Lampedusa secondo un ipotetico parere, fallace, nel senso letterario, storico e geografico, potrebbe tranquillamente essere l’isola di Circe narrata nell’Odissea di Omero. Essa ha la capacità, magnetica, esoterica, di ipnotizzarti, cambiarti, mutarti in altri esseri, in altra forma. Chi in suide, chi in “ciollaro”, pesce pelagico, chi in uccello migratore, chi in lucertola sotto quelle pietre calcaree.
Saranno gli odori, i profumi di mirto selvatico, menta, rosmarino e finocchietto, sarà quel mare dai colori pazzeschi, assurdi, inauditi. Sarà il vento, che forte o piano spira costantemente da ogni direzione, cangiante e inaspettato, da maestrale a scirocco. Sarà quel sole dardeggiante, senza sosta, senza riparo. Saranno i tramonti su Lampione e le albe dal faro sul crinale dopo l’aeroporto. Sarà quell’aria africana che ti prende la gola appena varchi la porta dell’aereo che atterra su quel fazzoletto brullo di terra in mezzo al Mediterraneo. Oppure lo stupore, dopo la paura di un viaggio infernale, su un barcone putrido, traditi da un mare che da calmo diventa infido e periglioso, dei tanti migranti che sbarcano in un molo a loro dedicato, tra il porto vecchio e quello grande. Anche loro mutano, da africani diventano apolidi, senza patria, fino a quando ad alcuni viene concessa un’identità europea.
Sarà lo “sciatu persu”, l’oscià, la chitarra di Tony Yes, l’andar via di schiena di Baglioni, il volo di Modugno e l’occhio ceruleo di Ciavarro. Saranno i tanti Salvatore, Giacomino, Carmelina, Damiano, soprattutto Manù, l’italiano di origine tunisina, che dopo aver lavorato a Torino per il grande Boniperti qui fondò insieme ai suoi figli il Gemelli, il più noto ristorante pelagico. Oppure è il paese, con quelle facciate chiare, con due strade italiane, via Roma e via Vittorio Emanuele, la strada dei 7 Palazzi, di prima della guerra, che solitari e silenziosi sembrano di guardia a quella cittadina appoggiata mollemente su quella baia, porto naturale millenario. Saranno le sue contrade, labirintiche per il turista, le sue cale, grotte, anfratti, specchi d’acqua che sono dipinti dai colori impossibili da riprodurre. Saranno i suoi abitanti, meticci, differenti, mondo a parte tra zolle tettoniche e continenti.

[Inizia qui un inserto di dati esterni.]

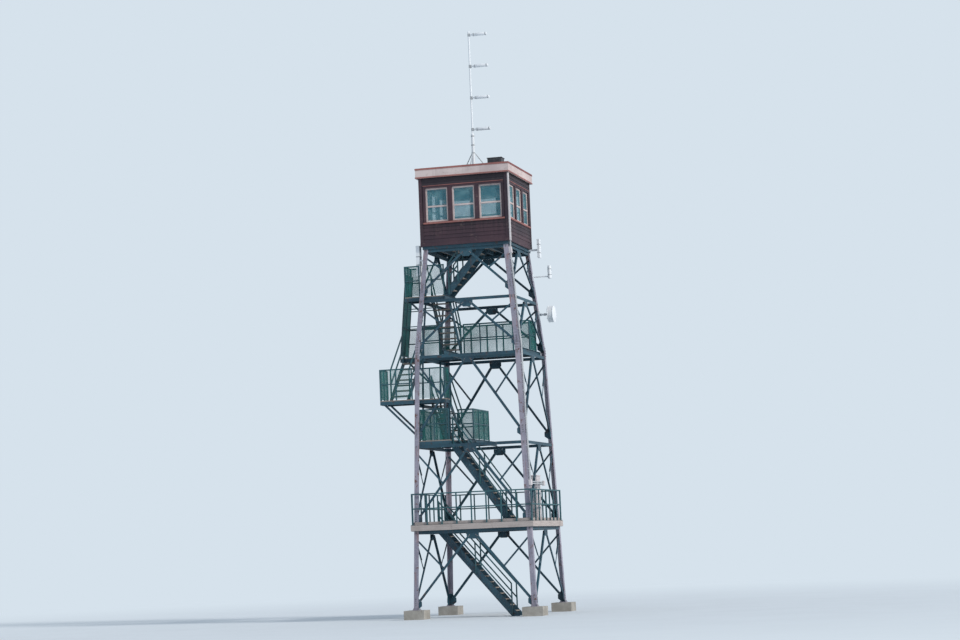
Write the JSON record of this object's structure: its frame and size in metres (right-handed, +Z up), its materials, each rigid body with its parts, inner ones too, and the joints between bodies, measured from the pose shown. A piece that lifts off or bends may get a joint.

Sarà che è la Frontiera, vigilata pigramente da Frontex, l’unica sigla europea che conoscono a queste latitudini, il confine d’Europa, quella mitologica fanciulla di Tiro, l’attuale Libano, che venne rapita da Zeus con le sembianze taurine, e portata nell’occidente dell’epoca, l’odierna Creta. Qui finisce l’Italia, l’italiano scritto e parlato è già esaurito da un po’, al tempo di Instagram e Tik Tok. Saranno tutte queste cose e molte altre, che ciascuno che ci è capitato conosce, che racconta anche a coloro che non ci sono stati e forse, dico forse, non ci andranno mai.
Lampedusa ti strega, rapisce, confonde, sfinisce. È Circe in mezzo al Mare, quello Nostrum, di noialtri, di coloro che si vogliono perdere e di quelli che si vogliono ritrovare.